Cornbread may be a universally loved baked good, but beans and collard greens aren’t for everyone. I’ll be the loudest, however, to sing the praises of Southern greens ’til death. Few dishes personify a true southeast celebration like collards. Turnip greens, mustard greens, chard, and yes, even kale, make for an experience truer than hand-battered fried chicken.

And if you’re feeling creative, there are just as many ways to prep black-eyed peas to accompany them for a fine New Year’s Day feast. Yet this begs the question: why do we focus on these wildly specific dishes to ring in a new year? The answer is fascinating, and one that’s as deeply rooted in Southern tradition as traditions come.

For a clear-cut answer, the late, great Southern journalist John Egerton holds a mountain of telling research. His tome, Southern Food: At Home, On the Road, In History, might as well be the bible for southeast American cuisine.

Within, Egerton pinpoints black-eyed peas as a food directly associated with the “mythical power to bring good luck.” This is deeply rooted in African-American tradition, and it’s an association so powerful that it pre-dates even this by millennia.

When it comes to collard greens, well, the significance is in the name. Greens are green like money, Egerton cites; a straightforward route to ringing in a “financially prosperous” new year.

Black-Eyed Peas Have Been Associated with ‘Good Luck’ Around the Globe for Centuries

To get a deeper sense of why black-eyed peas are at the center of most New Year’s Day feasts, it’s important to know their origins. These little legumes are native to West Africa. This translated into Americana through the great tragedy of African diaspora. Millions of people were forced into slavery from the Western region of the Mother Continent, and both slaves and colonizers brought their foods and traditions with them.

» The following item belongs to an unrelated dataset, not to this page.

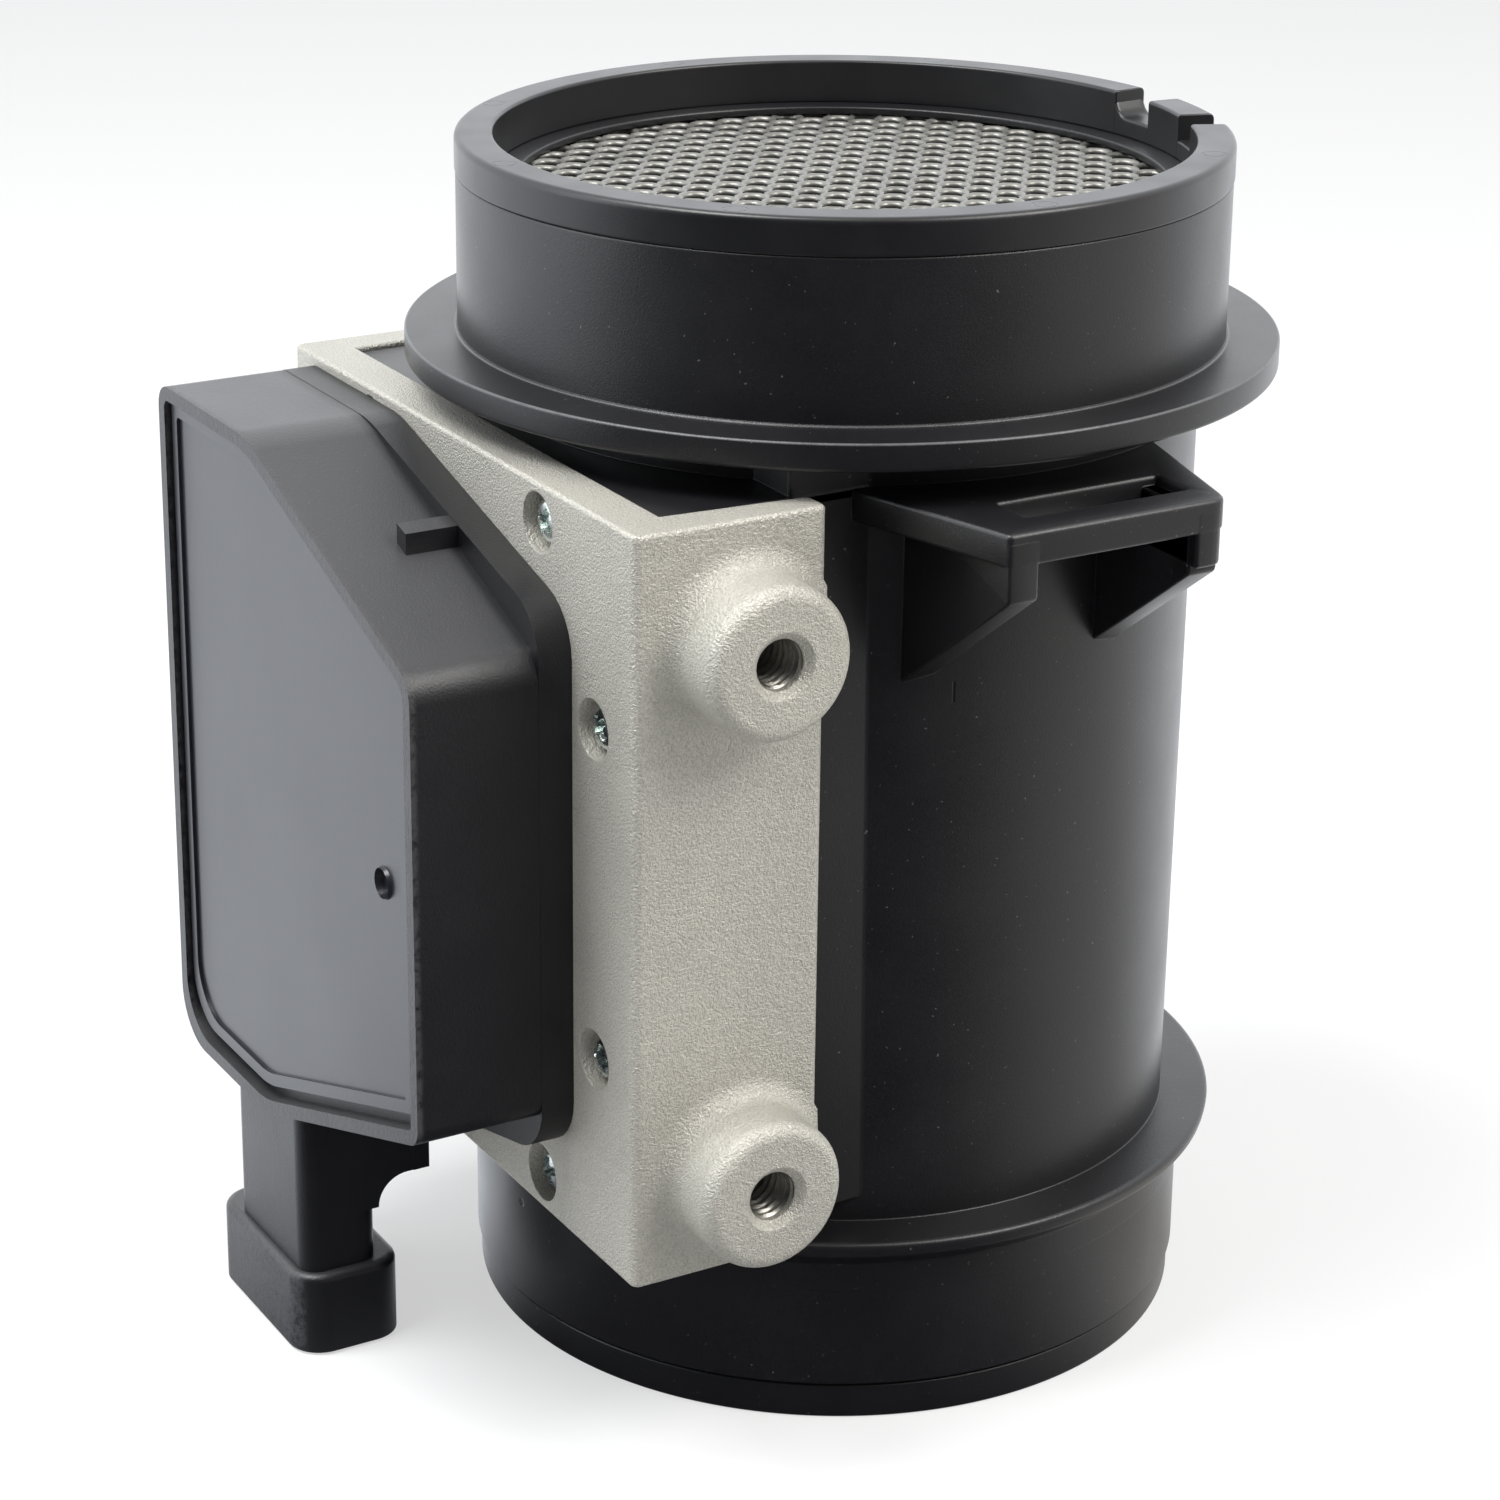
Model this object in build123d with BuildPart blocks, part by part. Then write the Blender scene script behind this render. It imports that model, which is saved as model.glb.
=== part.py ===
"""Hot-film mass airflow sensor: an air tube with a cast base and an electronics case on its side.

Millimetres, +Z along the tube against the air's way, origin on the tube's axis at the outlet foot.
The cast base and the case look to -X, and the base's threaded bosses to -Y.
"""
import os

from build123d import *

os.makedirs("parts", exist_ok=True)

# Clearances, and how far a cut runs past a face
press_gap = 0.05
slip_gap = 0.1
moulded_gap = 0.2
overrun = 1.0

# Middle height of the seat, base, case and stem, from which the tube's upper end follows
case_middle = 63.0
seat_half_height = 38.2
seat_bottom = case_middle - seat_half_height
seat_top = case_middle + seat_half_height
stem_height = case_middle

# Air tube, as radii about its axis and heights above the foot
bore_radius = 34.4
foot_radius = 38.6
outlet_radius = 39.0
outlet_mouth_radius = 36.6
outlet_mouth_depth = 9.0
mouth_taper = 4.0
foot_line_height = 3.7
foot_line_depth = 0.2
foot_line_width = 0.5
collar_radius = 42.3
collar_bottom = 14.2
collar_swell_radius = 41.4
collar_swell_height = 16.8
collar_rim_bottom = 20.3
collar_rim_top = 21.4
collar_dish = 0.9
collar_half_angle = 124.0
barrel_foot_radius = 37.0
barrel_head_radius = 37.4
flange_radius = 45.4
flange_gap = 3.5
flange_bottom = seat_top + flange_gap
flange_thickness = 2.9
inlet_radius = 39.9
inlet_length = 19.3
joint_height = flange_bottom + inlet_length

# Inlet ring and screen
ring_height = 3.8
ring_top = joint_height + ring_height
ring_radius = 40.0
ring_bore_radius = 36.0
ring_skirt_radius = 37.2
screen_setback = 2.6
screen_seat_height = joint_height - screen_setback
screen_thickness = 0.9
screen_view_radius = 33.4
screen_frame_thickness = 0.8
screen_gap_pitch = 6.3
screen_web = 1.0
screen_margin = 0.6
screen_spare_rows = 5
ring_edge_radius = 0.6
notch_angles = (-0.8, -21.3)
notch_widths = (6.4, 5.2)
notch_depth = 2.7

# Flat seat on the tube's side, which carries the cast base and fits between its legs
base_half_width = 38.2
leg_root_thickness = 4.75
leg_root_gap = 0.15
seat_front = 40.0
seat_half_width = base_half_width - leg_root_thickness - leg_root_gap
riser_front = 26.0
seat_rim = 3.0
seat_core_half_height = 13.5
seat_core_root = 36.0
socket_radius = 9.0
socket_land = 14.0

# Clip bracket below the flange
bracket_front = 52.6
bracket_left = 13.8
bracket_right = 11.0
bracket_splay = 5.2
bracket_drop = 3.7
bracket_top = flange_bottom - bracket_drop
bracket_thickness = 3.3
bracket_post_width = 3.4
bracket_post_height = 6.7
bracket_gusset_height = 21.2
clip_slot_length = 18.4
clip_slot_width = 5.0
clip_slot_setback = 4.2

# Cast base
plate_thickness = 5.3
base_lip_low = 0.5
base_lip_high = 0.4
base_bottom = seat_bottom - base_lip_low
base_top = seat_top + base_lip_high
leg_end = 24.6
leg_end_thickness = 3.5
cast_edge_radius = 0.9
boss_spots = (case_middle - 28.4, case_middle + 26.3)
boss_setback = 33.5
boss_radius = 7.7
boss_length = 7.25
boss_root_radius = 2.2
boss_rim_radius = 1.5
thread_radius = 2.55
thread_mouth_radius = 3.35
thread_depth = 10.6

# Screws that hold the base, as distances from the case's middle height
screw_rows = ((18.9, 34.6), (30.1, 17.2))
screw_radius = 1.3
screw_length = 9.5
screw_head_radius = 2.3
screw_head_height = 1.7
screw_head_sink = 2.3
counterbore_radius = 3.05

# Electronics case, seen from -X with +U to the right, V from the middle height
case_front = 62.4
case_left = 34.9
case_right = 25.8
case_half_height = 37.5
case_fold = 11.8
case_shoulder = 23.4
low_shoulder_extra = 1.1
foot_shoulder = 27.4
foot_thickness = 3.6
case_corner = 3.6
case_low_corner = 2.2
foot_corner = 6.0
far_high_corner = 2.5
far_low_corner = 6.0
fold_corner = 4.0
rim_width = 1.5
ledge_width = 2.5
lid_recess = 0.6
lid_thickness = 1.2
lid_gap = 0.8
lid_shift = (-0.25, 0.6)
lid_border = 1.35
lid_panel_height = 0.3
dimple_radius = 1.7
dimple_depth = 0.5
dimple_spot = 17.4
seal_width = 0.6
seal_inset = 1.5
seal_thickness = 0.6
bar_length = 5.6
bar_width = 2.0
bar_spot = 7.8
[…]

The same is true of collared greens, which stem from another West African tradition: adding ham hock to greens for salting and flavor. But it’s the black-eyed pea that would take the world by storm.

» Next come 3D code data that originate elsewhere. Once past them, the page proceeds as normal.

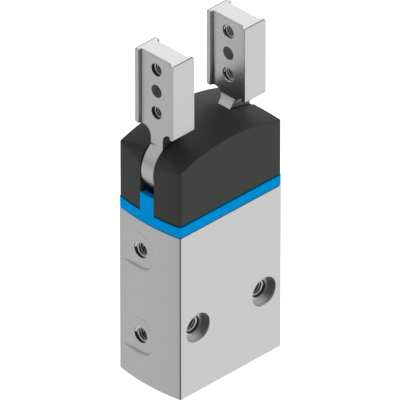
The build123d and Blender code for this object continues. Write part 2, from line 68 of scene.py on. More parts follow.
# Frame and cap
FRAME_BOTTOM = 53.85
TAB_TOP = 63.12
TAB_HALF = 2.65
CAP_BOTTOM = 57.0
CAP_REBATE = 0.5               # height of the shadow line under the cap
CAP_WALL = 1.6
CORNER = 0.9                   # upright corners of the frame and the cap
CREST, ARCH_RADIUS = 79.65, 58.0
SHOULDER_RADIUS = 9.1          # about the pivots
ARCH_CORNER, ARCH_CORNER_X = 3.2, 18.0
CAP_FALL = 1.25                # of the arch, from the middle to the front and back
RIM, RIM_FALL = 0.3, 1.22      # rounding of the arch at the front and back, and the fall where it starts
OVER_CAP = 82.0
SLOT_HALF, SLOT_END = 2.7, 9.0  # half the width of the jaw slots, and where they end inwards
DISC_ROOM = 9.2                # radius of the round room for a lever's disc

# Jaws
DISC_RADIUS = 8.8
LEVER = 2.4                    # half the thickness of the jaw's lever
NECK = (10.85, 17.05)
PAD_BOTTOM, PAD_TOP = 82.7, 106.8
PAD_INNER, PAD_OUTER = 9.85, 18.05
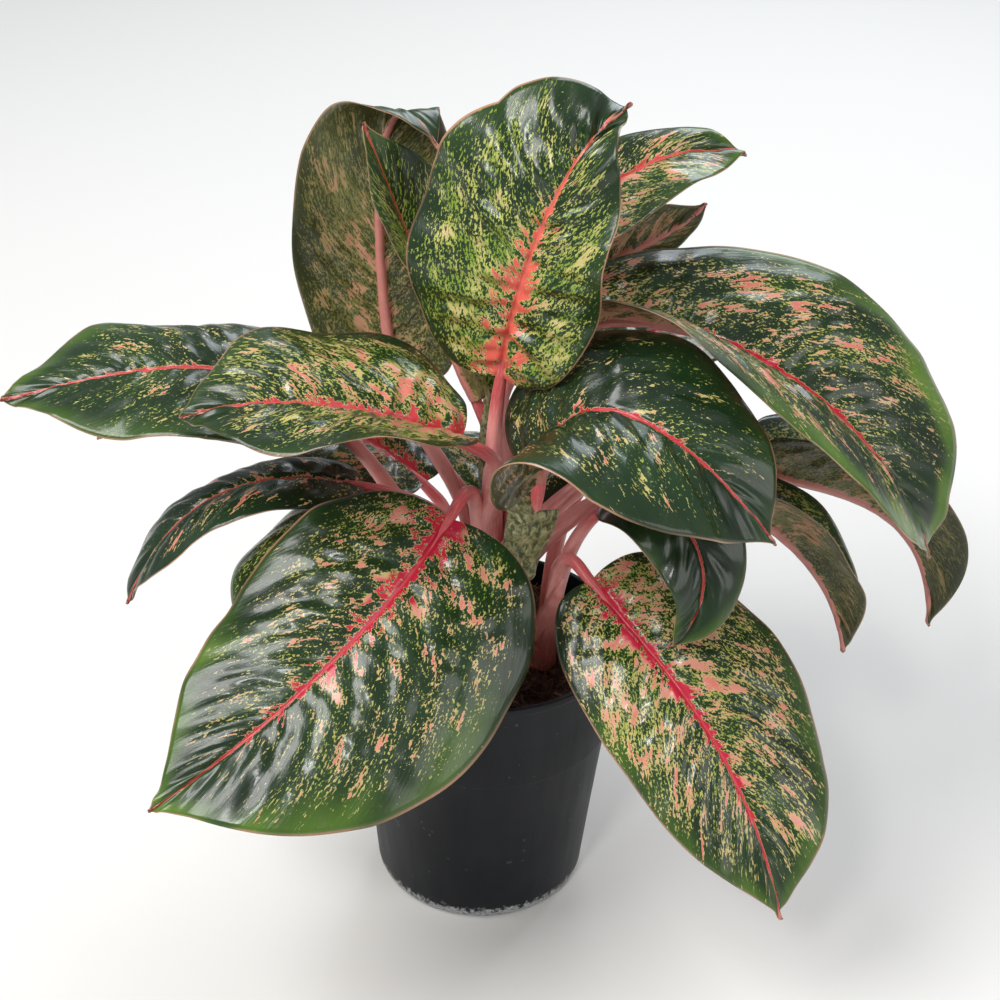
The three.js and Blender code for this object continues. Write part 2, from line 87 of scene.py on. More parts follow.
def finish(name, **values):
    """A new material: its node tree and its Principled shader, with plain values set."""
    look = bpy.data.materials.new(name)
    look.use_nodes = True
    shader = look.node_tree.nodes["Principled BSDF"]
    for key, value in values.items():
        shader.inputs[key.replace("_", " ")].default_value = value
    return look, look.node_tree, shader


floor_look, _, _ = finish("pale floor", Base_Color=(0.78, 0.765, 0.74, 1), Roughness=0.7)
floor_mesh = bpy.data.meshes.new("floor")
reach = 30.0
floor_mesh.from_pydata(
    [(-reach, -reach, 0), (reach, -reach, 0), (reach, reach, 0), (-reach, reach, 0)],
    [], [(0, 1, 2, 3)])
floor_mesh.materials.append(floor_look)
floor = bpy.data.objects.new("floor", floor_mesh)
bpy.context.collection.objects.link(floor)
floor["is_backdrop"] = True

for name, place, aim, width, power, warmth in (
        ("window", (-0.9, -0.5, 1.5), (0, 0, 0.2), 0.9, 31, (1, 0.985, 0.96)),
        ("sky", (0.5, 1.3, 1.5), (0, 0, 0.25), 1.2, 28, (0.88, 0.94, 1)),
        ("glint", (-0.55, -1.5, 1.75), (0, 0, 0.3), 0.3, 12, (1, 1, 1)),
        ("fill", (1.3, -1.0, 0.8), (0, 0, 0.2), 1.0, 9, (1, 0.97, 0.94))):
    lamp = bpy.data.lights.new(name, "AREA")
    lamp.shape, lamp.size = "SQUARE", width
    lamp.energy, lamp.color = power, warmth
    light = bpy.data.objects.new(name, lamp)
    light.location = place
    away = light.location - type(light.location)(aim)
    light.rotation_euler = away.to_track_quat("Z", "Y").to_euler()
    bpy.context.collection.objects.link(light)

world = bpy.data.worlds.new("studio")
bpy.context.scene.world = world
world.use_nodes = True
world.node_tree.nodes["Background"].inputs["Color"].default_value = (0.93, 0.96, 1, 1)
world.node_tree.nodes["Background"].inputs["Strength"].default_value = 0.45


# Pot: a thin black nursery pot, blown in one piece, with a wider band under its rim, a
# rounded foot that has a worn crust of lime, and six drain holes in its raised floor.
def rounded(corners, radius, steps=4):
    """Each corner of a profile becomes a short arc: a quadratic curve drawn towards the
    corner, from a radius before it to a radius after it, as far as its sides allow."""
    corners = np.array(corners, float)
    middle = corners[1:-1]
    arcs = []
    for other in (corners[:-2], corners[2:]):
        side = other - middle
        length = np.linalg.norm(side, axis=1, keepdims=True)
        arcs.append(middle + side / length * np.minimum(radius, 0.45 * length))
    t = np.linspace(0, 1, steps)[None, :, None]
    bends = arcs[0][:, None] * (1 - t) ** 2 + 2 * t * (1 - t) * middle[:, None] + t * t * arcs[1][:, None]
    return np.vstack([corners[:1], bends.reshape(-1, 2), corners[-1:]])


def grid_faces(rows, columns, start=0, around=False):
    """Quads between neighbours of a grid: row by row, each from its own corner to the
    next column, up a row and back. Around joins the last column to the first."""
    i, j = np.meshgrid(np.arange(rows - 1), np.arange(columns - (not around)), indexing="ij")
    k = (j + 1) % columns
    quads = np.stack([i * columns + j, i * columns + k, (i + 1) * columns + k, (i + 1) * columns + j], -1)
    return quads.reshape(-1, 4) + start


def ring_faces(count, sides, outward=1):
    """The faces round a count of rings of points, and a fan at each end, to one of the two
    points that follow the rings. Outward is -1 where the rings turn the other way."""
    j = np.arange(sides)
    k = (j + 1) % sides
    end = (count - 1) * sides
    first = np.stack([np.full(sides, end + sides), k, j], -1)
    last = np.stack([np.full(sides, end + sides + 1), end + j, end + k], -1)
    groups = (grid_faces(count, sides, around=True), first, last)
    return [face for group in groups for face in group[:, ::outward].tolist()]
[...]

According to Southern Living, the beans are found in many “luck-bringing” dishes as far back as 500 A.D. The tradition would spread to the Middle East, too, for the Jewish holiday of Rosh Hashanah during this time.

Eating black-eyed peas with rice for New Year’s Day, however, is West African in origin. It is this dish that would spread through the American South via slavery.

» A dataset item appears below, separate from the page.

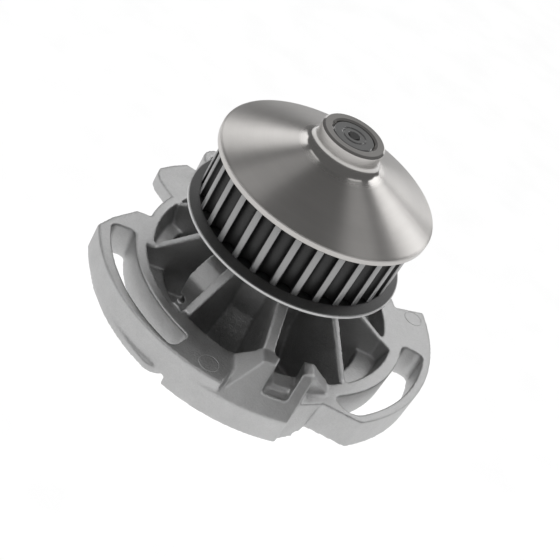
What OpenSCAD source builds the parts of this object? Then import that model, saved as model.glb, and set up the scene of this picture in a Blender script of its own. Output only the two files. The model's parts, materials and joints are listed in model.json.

Complete the New Year’s Day ‘Holy Trinity’ with the ‘Gold’ of Cornbread

As for the third component, cornbread, the significance for New Year’s celebrations boils down to color, as well. Serving this golden dish represents gold itself and the prosperity it brings.

Some Southern traditions involve stewing black-eyed peas with tomatoes instead, and doing so symbolizes red-blooded health to all. And if you’ve found a penny inside your pot of peas at one point, don’t fret, no one’s trying to murder you. Instead, they’re bestowing luck on the one fortunate (or unfortunate) enough to find the coin in their New Year’s Day serving.

Whichever way you choose to celebrate, now you know. And a happy and prosperous New Year from all of us here at Outsider.